Un juicio ejemplar
LA CONCLUSIÓN del juicio de la colza, tras 15 meses de sesiones en las que no han faltado incidentes de todo tipo y momentos de tensión, constituye ya de por sí un éxito. Para la propia justicia, que ha debido hacer frente a un proceso que rompe todos sus esquemas tradicionales de actuación, y para la sociedad española en su conjunto, víctima de la acción criminal desencadenada en la primavera de 1981 con el resultado de más de 600 ciudadanos muertos y otros 25.000 gravemente afectados, muchos de ellos con secuelas físicas y anímicas irreversibles.La endeble estructura de la justicia española ha salido fortalecida tras superar con bien el desafío que ha supuesto organizar y llevas a buen término un proceso de esta envergadura. Pero todavía más que para la justicia era vital para los ciudadanos españoles que no quedase frustrado el intento de determinar quiénes han sido los culpables de tan vil mercadeo y establecer el castigo que corresponde a sus crímenes. El que la justicia dijese su palabra en un asunto que ha sacudido el entramado social de este país era condición indispensable para que los españoles vuelvan a albergar la esperanza de que ya nunca más verán expuestas su salud y sus vidas a la voluntad de un puñado de logreros.
Sin duda, para los infles de afectados y para los familiares de los centenares de víctimas mortales del homicidio colectivo, la condena de los culpables, con ser una satisfacción moral obligada, no será suficiente. Queda la problemática y ardua cuestión de las indemnizaciones que les corresponden por el mal que se les causó, agravado por la dramática situación económica en que se encuentran quienes, en su inmensa mayoría, pertenecen a los sectores sociales más modestos. De este proceso nada, va a salir en limpio respecto de esta cuestión, pues ni los procesados tienen capacidad económica para hacer frente, en caso de condena, a las indemnizaciones, ni el Estado, que sí la tiene, figura como responsable civil subsidiario. Aquí se echa de ver la injusticia sobreañadida que ha supuesto para los afectados la incomprensible disociación de este proceso de la investigación sobre la posible responsabilidad penal de quienes, a niveles políticos y administrativos, propiciaron, con omisiones o consentimientos, el comercio del aceite envenenado. En todo caso, es de esperar que una sentencia condenatoria, además de constituir una justa sanción a los culpables, sirva para desactivar el sumario abierto contra los altos cargos de la Administración ucedista de la época, paralizado a la espera de lo que resulte del proceso a los aceiteros.

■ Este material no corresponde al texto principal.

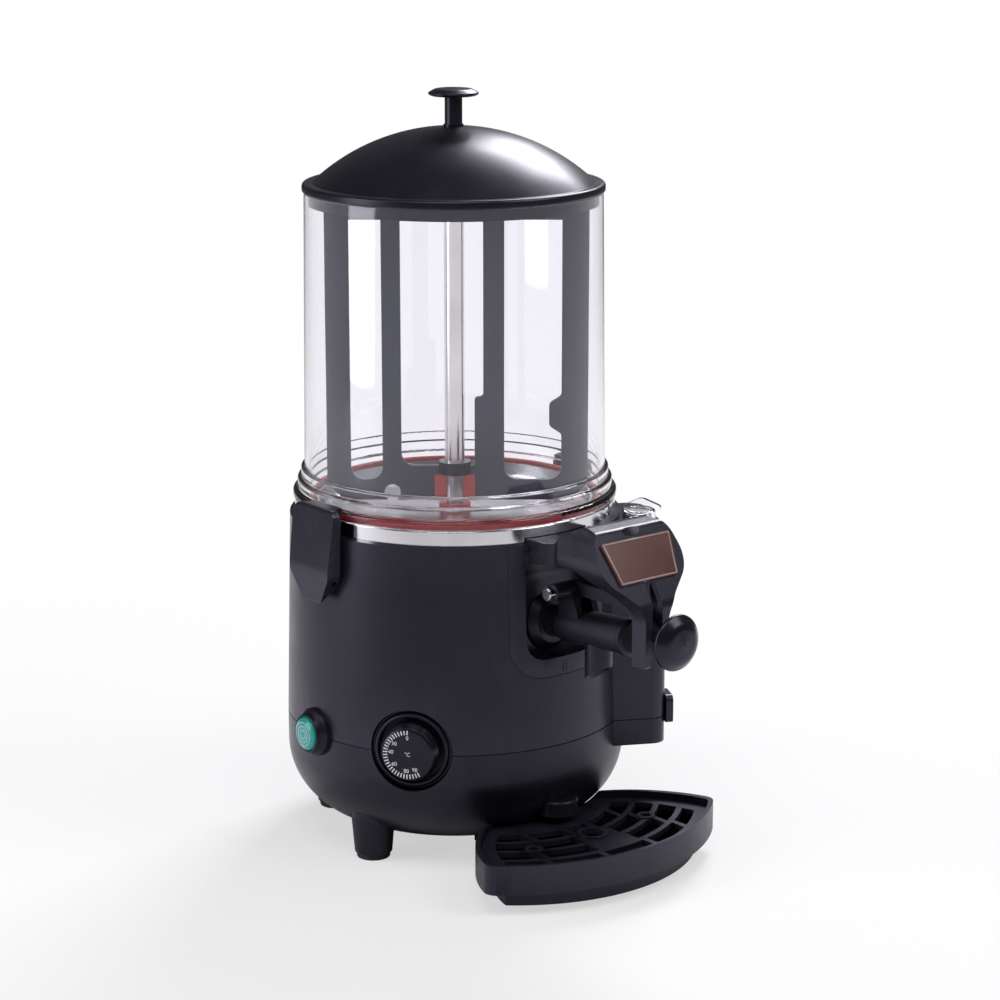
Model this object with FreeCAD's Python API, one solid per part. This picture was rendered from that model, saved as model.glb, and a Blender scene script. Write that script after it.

Pero aun en el supuesto de que éstos fueran absueltos y ello trajese como consecuencia el sobreseimiento del sumario de los altos cargos, no por ello la Administración del Estado debería lavarse alegremente las manos en un asunto en que su responsabilidad política es evidente. Los políticos de UCD y del PSOE que en su día declararon en el juicio de la colza se obstinaron en negar responsabilidad alguna a la Administración del Estado en la aparición del síndrome tóxico. Pero sólo las omisiones, negligencias y consentimientos propiciados durante mucho tiempo desde las instancias políticas y administrativas pueden explicar la existencia del mercadeo criminal que se generó en España con las mezclas de aceites de semillas. Por ello, aunque no estuviera obligado por razones de carácter penal a indemnizar a las víctimas de aquel tráfico homicida, el Estado no puede, por decencia política, dejar de buscar otras fórmulas con las que dar cumplimiento a este elemental compromiso de solidaridad. En este sentido, una ley en la que se fijasen unas indemnizaciones razonables a los afectados no sólo dignificaría al Gobierno y al Parlamento, sino que contribuiría también a cicatrizar en lo posible las secuelas de una tragedia que no puede volver a tener cabida en la sociedad española.